#### Written exercise:
Give back exactly the lines running from the line that holds "Continue the Blender" through the line that holds "return foot - np.sqrt(foot**2 - below**2)", ends included, and no other lines.

#### Provided information:
+-------+

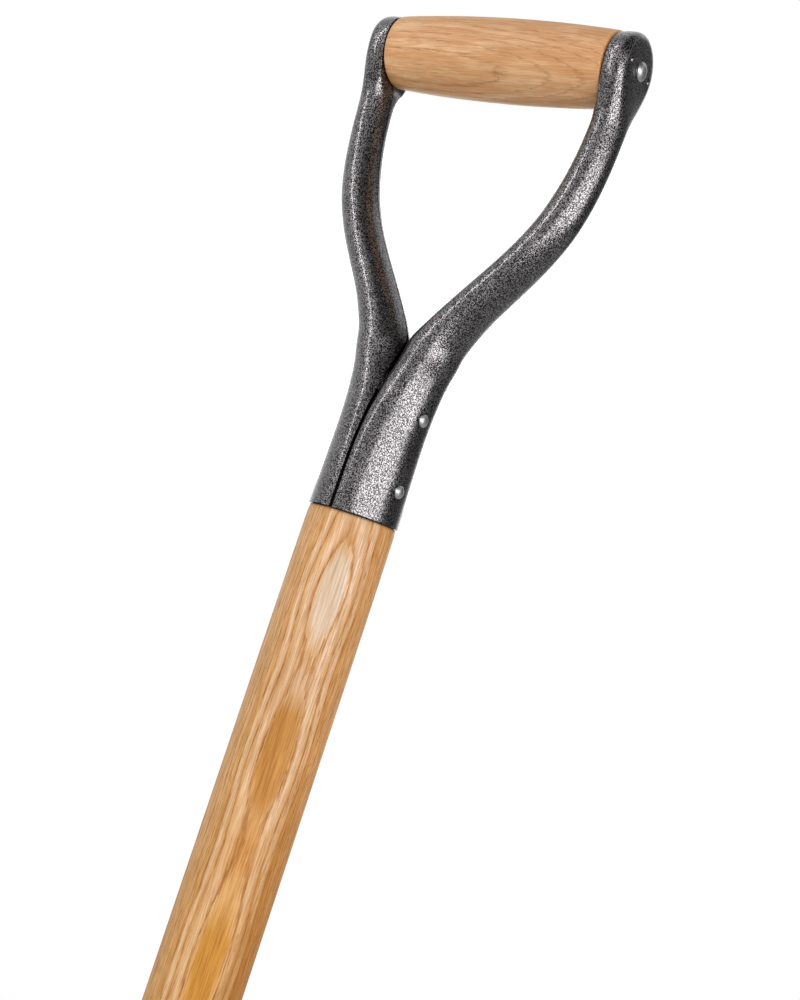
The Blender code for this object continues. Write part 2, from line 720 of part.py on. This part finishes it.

+-------+

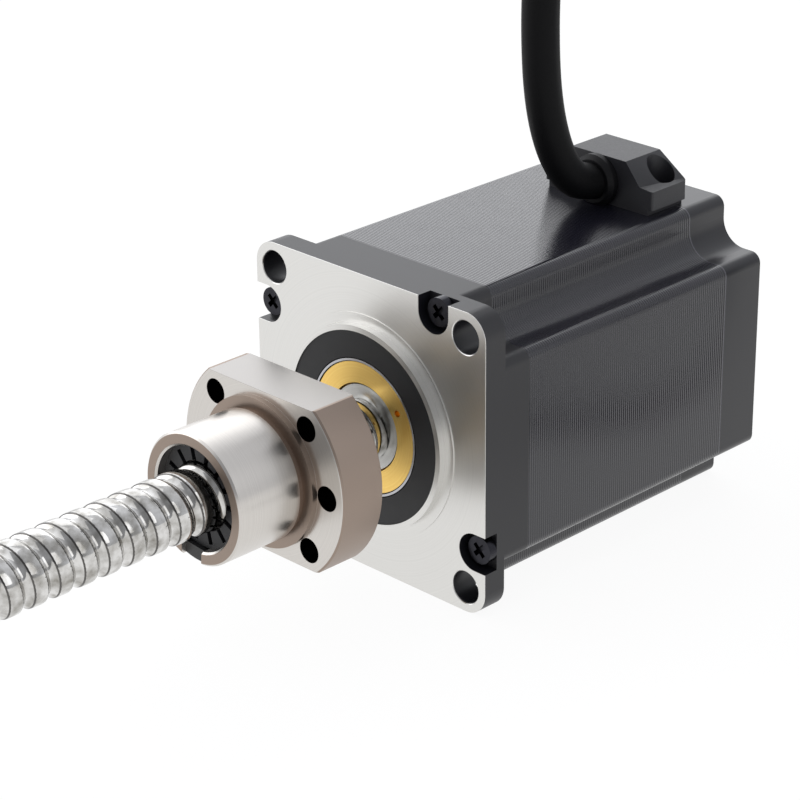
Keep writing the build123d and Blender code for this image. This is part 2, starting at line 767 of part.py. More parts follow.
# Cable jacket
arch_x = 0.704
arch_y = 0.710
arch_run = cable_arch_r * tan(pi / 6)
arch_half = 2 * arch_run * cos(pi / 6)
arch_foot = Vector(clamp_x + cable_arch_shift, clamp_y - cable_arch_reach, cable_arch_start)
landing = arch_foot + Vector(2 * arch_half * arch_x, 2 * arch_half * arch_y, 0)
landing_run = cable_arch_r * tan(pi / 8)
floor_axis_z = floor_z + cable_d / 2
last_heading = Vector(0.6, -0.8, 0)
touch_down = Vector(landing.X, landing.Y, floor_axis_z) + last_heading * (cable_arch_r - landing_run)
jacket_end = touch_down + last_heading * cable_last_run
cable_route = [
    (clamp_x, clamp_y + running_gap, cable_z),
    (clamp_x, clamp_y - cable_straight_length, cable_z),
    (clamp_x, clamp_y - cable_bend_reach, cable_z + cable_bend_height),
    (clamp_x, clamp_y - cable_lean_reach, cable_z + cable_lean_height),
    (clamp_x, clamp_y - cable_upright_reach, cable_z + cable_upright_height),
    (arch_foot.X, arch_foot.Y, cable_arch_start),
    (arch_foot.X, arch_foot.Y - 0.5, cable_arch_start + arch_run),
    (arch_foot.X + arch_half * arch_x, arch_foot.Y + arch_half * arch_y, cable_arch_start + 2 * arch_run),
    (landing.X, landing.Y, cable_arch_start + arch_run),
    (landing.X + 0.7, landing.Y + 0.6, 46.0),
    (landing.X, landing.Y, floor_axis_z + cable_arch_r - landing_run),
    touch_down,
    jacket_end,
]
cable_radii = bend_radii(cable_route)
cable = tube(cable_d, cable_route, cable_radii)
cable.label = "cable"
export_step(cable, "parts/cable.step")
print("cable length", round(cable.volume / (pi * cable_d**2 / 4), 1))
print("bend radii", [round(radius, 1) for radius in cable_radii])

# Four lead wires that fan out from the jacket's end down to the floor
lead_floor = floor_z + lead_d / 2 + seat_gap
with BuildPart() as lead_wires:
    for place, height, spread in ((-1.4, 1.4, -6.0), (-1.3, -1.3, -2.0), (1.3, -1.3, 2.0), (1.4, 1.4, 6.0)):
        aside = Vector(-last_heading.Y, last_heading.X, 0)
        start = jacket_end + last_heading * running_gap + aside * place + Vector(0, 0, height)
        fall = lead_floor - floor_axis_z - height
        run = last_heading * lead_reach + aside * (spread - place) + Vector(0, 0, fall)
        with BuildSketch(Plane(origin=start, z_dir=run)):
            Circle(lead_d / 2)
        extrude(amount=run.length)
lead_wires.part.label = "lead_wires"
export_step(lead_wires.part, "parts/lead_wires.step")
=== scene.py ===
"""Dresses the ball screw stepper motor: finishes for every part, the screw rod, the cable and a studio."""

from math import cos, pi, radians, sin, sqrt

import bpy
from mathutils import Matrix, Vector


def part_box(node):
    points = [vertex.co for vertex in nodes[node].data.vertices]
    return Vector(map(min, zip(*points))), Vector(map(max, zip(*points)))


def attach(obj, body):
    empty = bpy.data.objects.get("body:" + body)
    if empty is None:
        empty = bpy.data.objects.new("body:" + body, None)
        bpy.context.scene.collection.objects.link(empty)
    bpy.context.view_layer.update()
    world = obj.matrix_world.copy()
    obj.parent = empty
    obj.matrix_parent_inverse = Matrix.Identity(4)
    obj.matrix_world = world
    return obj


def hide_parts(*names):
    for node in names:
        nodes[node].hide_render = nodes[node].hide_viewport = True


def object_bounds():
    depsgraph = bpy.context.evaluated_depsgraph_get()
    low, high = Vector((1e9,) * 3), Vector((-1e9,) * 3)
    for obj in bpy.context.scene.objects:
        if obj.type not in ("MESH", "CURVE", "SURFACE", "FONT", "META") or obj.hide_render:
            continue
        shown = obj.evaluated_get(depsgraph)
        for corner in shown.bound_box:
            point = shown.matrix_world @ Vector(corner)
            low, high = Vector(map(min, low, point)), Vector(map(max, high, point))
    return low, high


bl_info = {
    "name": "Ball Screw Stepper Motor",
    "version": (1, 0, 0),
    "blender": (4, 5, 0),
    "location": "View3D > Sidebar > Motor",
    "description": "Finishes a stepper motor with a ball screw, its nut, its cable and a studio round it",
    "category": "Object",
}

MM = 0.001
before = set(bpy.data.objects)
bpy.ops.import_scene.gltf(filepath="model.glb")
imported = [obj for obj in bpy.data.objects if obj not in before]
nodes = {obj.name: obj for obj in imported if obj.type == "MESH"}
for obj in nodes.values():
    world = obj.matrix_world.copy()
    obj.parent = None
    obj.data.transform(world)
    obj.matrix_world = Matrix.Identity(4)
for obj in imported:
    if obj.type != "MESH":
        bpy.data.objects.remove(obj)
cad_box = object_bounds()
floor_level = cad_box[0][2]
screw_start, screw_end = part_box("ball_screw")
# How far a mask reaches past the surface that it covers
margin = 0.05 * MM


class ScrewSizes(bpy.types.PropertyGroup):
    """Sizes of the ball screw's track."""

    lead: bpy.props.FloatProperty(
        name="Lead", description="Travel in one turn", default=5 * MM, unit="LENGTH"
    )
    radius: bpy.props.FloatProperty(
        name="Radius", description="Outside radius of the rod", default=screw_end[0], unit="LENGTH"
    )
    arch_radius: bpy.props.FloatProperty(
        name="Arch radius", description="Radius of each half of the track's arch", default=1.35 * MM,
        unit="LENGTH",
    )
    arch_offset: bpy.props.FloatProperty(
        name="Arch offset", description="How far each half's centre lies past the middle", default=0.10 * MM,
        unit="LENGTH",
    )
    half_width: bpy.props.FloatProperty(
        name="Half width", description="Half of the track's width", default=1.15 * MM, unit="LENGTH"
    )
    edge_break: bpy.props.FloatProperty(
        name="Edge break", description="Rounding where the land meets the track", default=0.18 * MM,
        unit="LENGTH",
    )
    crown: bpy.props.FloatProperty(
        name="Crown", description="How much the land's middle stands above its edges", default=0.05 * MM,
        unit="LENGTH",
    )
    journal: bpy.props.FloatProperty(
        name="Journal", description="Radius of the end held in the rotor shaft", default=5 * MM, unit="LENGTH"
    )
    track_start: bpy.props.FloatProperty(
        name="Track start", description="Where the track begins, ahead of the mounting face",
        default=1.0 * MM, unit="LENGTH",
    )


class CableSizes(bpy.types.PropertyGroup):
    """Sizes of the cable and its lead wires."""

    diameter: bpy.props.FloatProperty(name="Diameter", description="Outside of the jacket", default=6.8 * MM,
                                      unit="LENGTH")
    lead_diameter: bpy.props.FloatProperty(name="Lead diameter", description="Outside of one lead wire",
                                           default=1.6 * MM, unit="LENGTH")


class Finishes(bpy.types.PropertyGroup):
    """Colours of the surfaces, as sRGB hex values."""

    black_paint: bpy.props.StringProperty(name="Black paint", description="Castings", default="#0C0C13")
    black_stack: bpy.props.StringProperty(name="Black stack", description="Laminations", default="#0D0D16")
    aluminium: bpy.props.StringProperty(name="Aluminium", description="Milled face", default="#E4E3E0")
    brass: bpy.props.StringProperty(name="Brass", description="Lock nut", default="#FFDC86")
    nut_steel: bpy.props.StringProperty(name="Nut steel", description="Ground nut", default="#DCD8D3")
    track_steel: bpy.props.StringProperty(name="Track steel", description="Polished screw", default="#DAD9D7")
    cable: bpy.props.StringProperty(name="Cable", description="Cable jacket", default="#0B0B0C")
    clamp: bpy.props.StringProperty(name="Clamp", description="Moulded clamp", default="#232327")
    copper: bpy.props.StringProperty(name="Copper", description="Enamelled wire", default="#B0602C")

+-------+

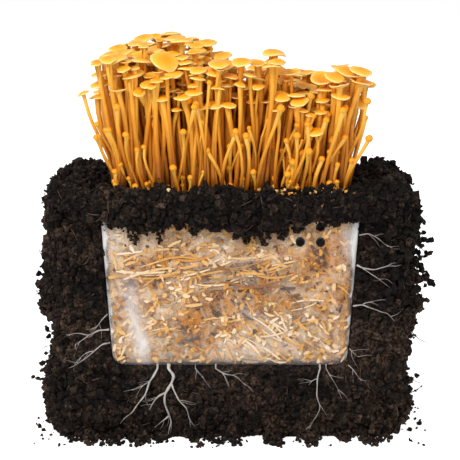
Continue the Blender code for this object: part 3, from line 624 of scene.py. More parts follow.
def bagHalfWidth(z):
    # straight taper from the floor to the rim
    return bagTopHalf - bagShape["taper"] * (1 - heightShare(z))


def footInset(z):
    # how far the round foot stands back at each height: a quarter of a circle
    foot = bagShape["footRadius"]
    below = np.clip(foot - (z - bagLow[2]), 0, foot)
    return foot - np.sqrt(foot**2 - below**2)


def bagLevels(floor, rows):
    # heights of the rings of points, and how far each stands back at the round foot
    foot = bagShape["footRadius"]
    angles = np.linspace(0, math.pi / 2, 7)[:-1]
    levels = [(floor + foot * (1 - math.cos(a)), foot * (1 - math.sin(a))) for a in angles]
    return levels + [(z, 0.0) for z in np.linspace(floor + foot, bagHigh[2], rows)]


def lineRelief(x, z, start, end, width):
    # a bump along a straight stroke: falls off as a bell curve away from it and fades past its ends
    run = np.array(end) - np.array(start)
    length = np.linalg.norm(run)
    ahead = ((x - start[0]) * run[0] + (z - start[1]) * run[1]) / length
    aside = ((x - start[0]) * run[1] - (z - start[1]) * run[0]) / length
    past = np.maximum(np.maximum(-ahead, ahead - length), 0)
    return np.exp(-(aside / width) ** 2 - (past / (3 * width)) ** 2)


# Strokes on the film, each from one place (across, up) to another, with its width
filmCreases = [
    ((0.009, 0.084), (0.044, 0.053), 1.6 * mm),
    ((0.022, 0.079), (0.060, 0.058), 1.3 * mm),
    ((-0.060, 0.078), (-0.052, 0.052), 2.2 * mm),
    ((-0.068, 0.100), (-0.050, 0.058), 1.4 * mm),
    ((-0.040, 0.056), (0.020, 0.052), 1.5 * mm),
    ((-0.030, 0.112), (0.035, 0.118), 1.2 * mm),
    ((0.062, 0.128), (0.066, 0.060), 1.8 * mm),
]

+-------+

#### Response below:
Continue the Blender code for this object: part 3, from line 624 of scene.py. More parts follow.
def bagHalfWidth(z):
    # straight taper from the floor to the rim
    return bagTopHalf - bagShape["taper"] * (1 - heightShare(z))


def footInset(z):
    # how far the round foot stands back at each height: a quarter of a circle
    foot = bagShape["footRadius"]
    below = np.clip(foot - (z - bagLow[2]), 0, foot)
    return foot - np.sqrt(foot**2 - below**2)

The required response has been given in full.